**WHAT YOU NEED TO DO:** Pick out the lines below that contain the string "bodies" and copy them all.

**DATASET EXCERPT:**
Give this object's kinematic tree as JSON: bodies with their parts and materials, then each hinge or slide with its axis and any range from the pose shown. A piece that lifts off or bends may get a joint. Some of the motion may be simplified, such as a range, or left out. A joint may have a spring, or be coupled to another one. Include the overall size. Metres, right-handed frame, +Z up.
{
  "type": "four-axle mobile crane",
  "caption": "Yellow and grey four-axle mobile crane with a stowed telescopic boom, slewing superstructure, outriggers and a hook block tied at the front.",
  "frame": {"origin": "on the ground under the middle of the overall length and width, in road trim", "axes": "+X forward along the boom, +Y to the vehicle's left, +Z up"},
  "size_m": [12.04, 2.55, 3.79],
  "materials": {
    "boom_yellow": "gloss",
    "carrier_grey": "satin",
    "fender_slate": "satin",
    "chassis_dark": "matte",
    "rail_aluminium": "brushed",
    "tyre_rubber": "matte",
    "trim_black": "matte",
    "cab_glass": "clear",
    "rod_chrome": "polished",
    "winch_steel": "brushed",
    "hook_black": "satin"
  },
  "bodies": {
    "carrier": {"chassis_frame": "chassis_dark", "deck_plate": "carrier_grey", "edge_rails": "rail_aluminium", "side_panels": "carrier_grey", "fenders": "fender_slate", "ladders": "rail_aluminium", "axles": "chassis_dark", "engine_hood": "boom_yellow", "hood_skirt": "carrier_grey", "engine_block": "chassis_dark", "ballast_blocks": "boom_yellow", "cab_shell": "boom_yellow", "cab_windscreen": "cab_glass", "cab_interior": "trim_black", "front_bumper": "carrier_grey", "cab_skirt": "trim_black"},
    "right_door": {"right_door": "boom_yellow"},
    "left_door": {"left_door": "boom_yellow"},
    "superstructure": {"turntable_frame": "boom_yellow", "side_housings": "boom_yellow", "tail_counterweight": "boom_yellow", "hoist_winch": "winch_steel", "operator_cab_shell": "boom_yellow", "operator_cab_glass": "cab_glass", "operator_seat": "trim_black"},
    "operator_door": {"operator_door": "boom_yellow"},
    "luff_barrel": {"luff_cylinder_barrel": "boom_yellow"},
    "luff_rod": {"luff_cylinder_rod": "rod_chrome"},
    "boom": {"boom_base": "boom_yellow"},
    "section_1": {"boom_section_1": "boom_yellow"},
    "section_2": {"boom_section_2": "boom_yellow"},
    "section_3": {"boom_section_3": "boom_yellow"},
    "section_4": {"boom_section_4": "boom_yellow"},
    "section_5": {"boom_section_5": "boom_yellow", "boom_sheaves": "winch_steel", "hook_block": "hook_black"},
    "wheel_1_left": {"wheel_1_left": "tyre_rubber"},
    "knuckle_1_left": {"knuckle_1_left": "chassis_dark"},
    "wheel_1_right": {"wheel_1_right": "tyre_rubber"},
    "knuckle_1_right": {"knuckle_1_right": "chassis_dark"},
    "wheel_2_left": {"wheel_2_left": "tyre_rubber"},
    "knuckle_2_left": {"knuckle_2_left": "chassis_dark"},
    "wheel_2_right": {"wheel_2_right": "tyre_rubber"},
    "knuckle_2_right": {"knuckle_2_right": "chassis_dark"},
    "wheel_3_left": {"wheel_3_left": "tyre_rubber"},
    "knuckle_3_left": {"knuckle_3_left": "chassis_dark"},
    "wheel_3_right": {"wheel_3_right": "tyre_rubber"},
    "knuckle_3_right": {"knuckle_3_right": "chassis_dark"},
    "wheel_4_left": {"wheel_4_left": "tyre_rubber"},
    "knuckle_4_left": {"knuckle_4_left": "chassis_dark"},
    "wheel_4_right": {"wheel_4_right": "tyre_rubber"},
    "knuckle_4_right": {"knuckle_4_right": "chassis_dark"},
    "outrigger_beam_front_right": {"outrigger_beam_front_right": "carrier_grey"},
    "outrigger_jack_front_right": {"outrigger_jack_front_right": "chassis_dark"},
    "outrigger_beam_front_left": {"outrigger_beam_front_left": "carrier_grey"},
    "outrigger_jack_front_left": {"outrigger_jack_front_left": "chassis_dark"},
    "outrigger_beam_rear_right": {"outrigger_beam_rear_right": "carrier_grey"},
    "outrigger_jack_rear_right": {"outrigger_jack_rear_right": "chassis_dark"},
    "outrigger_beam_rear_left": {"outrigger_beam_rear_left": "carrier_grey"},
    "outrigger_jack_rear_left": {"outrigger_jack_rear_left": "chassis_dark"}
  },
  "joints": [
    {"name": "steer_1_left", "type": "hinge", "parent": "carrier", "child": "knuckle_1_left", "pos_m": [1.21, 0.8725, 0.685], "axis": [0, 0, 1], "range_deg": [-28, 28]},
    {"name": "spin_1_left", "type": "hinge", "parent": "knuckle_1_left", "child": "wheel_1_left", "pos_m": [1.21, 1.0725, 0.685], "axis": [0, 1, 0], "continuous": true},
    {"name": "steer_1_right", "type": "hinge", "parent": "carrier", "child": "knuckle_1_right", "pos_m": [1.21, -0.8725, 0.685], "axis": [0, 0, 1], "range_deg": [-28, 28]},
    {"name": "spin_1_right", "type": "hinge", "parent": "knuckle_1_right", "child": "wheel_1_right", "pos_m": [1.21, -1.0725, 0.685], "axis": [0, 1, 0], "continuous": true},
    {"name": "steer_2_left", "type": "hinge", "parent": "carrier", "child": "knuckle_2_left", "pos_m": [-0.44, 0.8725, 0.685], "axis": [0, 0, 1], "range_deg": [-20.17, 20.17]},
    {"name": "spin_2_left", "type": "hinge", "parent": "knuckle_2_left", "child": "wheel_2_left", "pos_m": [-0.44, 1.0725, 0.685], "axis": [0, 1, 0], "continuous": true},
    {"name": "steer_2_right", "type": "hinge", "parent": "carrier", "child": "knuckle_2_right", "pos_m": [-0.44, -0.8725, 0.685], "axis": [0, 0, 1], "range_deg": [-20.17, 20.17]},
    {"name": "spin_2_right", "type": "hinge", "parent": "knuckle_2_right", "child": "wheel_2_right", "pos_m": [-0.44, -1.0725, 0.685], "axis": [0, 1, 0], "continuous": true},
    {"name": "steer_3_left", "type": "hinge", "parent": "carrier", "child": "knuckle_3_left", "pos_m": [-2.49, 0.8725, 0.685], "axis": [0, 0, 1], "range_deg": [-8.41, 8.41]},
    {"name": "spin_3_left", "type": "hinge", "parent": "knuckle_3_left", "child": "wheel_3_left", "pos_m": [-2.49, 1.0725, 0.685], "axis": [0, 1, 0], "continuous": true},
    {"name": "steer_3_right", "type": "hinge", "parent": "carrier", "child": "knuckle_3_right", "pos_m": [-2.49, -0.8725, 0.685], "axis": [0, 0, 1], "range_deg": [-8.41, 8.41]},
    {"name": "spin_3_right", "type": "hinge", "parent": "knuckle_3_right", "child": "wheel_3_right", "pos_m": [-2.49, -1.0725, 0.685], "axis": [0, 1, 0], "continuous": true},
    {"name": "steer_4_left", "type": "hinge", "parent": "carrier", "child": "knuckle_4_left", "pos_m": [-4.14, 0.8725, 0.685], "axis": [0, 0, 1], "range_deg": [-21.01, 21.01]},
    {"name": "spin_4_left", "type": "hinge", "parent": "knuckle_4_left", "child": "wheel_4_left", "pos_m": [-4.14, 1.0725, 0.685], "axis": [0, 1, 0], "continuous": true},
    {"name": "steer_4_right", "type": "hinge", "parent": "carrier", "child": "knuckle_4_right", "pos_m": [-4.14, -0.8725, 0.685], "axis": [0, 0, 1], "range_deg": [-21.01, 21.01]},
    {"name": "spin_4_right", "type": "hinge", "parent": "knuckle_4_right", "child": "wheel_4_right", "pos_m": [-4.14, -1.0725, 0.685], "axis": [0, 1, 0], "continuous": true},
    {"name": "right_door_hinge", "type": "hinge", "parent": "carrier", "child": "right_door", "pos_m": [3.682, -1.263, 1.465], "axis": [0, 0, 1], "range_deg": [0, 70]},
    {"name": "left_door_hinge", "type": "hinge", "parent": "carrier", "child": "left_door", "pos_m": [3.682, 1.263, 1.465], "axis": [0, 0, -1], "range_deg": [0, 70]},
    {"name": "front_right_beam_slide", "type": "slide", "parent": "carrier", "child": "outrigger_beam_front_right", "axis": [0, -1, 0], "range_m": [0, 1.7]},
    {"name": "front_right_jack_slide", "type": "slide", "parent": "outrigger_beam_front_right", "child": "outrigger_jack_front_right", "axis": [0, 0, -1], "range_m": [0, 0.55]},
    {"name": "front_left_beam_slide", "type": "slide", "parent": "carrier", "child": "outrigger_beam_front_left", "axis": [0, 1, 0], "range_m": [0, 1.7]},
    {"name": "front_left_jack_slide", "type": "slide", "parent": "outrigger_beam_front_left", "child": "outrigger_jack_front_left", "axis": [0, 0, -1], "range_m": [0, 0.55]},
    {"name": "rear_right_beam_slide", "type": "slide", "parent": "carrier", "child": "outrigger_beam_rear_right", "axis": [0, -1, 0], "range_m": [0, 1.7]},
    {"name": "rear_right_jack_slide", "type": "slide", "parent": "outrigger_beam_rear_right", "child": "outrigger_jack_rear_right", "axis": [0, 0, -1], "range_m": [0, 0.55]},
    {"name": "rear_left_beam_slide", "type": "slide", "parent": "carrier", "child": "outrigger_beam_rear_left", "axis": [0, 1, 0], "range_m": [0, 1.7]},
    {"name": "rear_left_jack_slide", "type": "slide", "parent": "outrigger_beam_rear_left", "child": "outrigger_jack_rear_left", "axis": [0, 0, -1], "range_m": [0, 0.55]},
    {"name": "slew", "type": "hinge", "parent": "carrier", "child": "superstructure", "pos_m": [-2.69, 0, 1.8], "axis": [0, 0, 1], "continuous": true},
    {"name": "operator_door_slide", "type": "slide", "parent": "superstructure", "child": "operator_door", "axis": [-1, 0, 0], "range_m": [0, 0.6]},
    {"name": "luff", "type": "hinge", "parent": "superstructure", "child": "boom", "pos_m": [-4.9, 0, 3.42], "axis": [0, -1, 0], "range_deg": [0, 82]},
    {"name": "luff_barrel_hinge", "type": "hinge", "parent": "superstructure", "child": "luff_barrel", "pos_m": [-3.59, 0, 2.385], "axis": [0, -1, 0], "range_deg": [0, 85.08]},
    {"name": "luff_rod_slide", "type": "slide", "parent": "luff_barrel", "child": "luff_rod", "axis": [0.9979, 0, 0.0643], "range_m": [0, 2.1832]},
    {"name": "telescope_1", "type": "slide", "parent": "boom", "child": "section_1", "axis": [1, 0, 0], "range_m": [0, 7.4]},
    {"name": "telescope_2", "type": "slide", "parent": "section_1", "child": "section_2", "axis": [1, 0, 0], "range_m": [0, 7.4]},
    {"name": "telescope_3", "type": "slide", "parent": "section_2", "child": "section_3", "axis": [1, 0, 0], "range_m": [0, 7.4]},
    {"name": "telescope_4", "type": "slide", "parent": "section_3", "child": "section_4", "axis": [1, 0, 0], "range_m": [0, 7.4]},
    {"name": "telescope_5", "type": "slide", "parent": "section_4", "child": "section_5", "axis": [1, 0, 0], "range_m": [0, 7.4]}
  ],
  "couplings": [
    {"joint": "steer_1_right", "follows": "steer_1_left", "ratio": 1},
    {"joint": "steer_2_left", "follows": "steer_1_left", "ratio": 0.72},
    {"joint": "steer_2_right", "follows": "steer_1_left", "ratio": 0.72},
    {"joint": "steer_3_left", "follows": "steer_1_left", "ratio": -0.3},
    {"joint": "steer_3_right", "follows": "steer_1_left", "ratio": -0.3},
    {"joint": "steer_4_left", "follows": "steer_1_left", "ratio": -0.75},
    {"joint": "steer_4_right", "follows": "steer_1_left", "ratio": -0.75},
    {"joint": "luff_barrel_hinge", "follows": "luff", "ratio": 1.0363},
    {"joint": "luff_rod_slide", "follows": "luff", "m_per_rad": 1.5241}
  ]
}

**TASK RESULT:**
Give this object's kinematic tree as JSON: bodies with their parts and materials, then each hinge or slide with its axis and any range from the pose shown. A piece that lifts off or bends may get a joint. Some of the motion may be simplified, such as a range, or left out. A joint may have a spring, or be coupled to another one. Include the overall size. Metres, right-handed frame, +Z up.
  "bodies": {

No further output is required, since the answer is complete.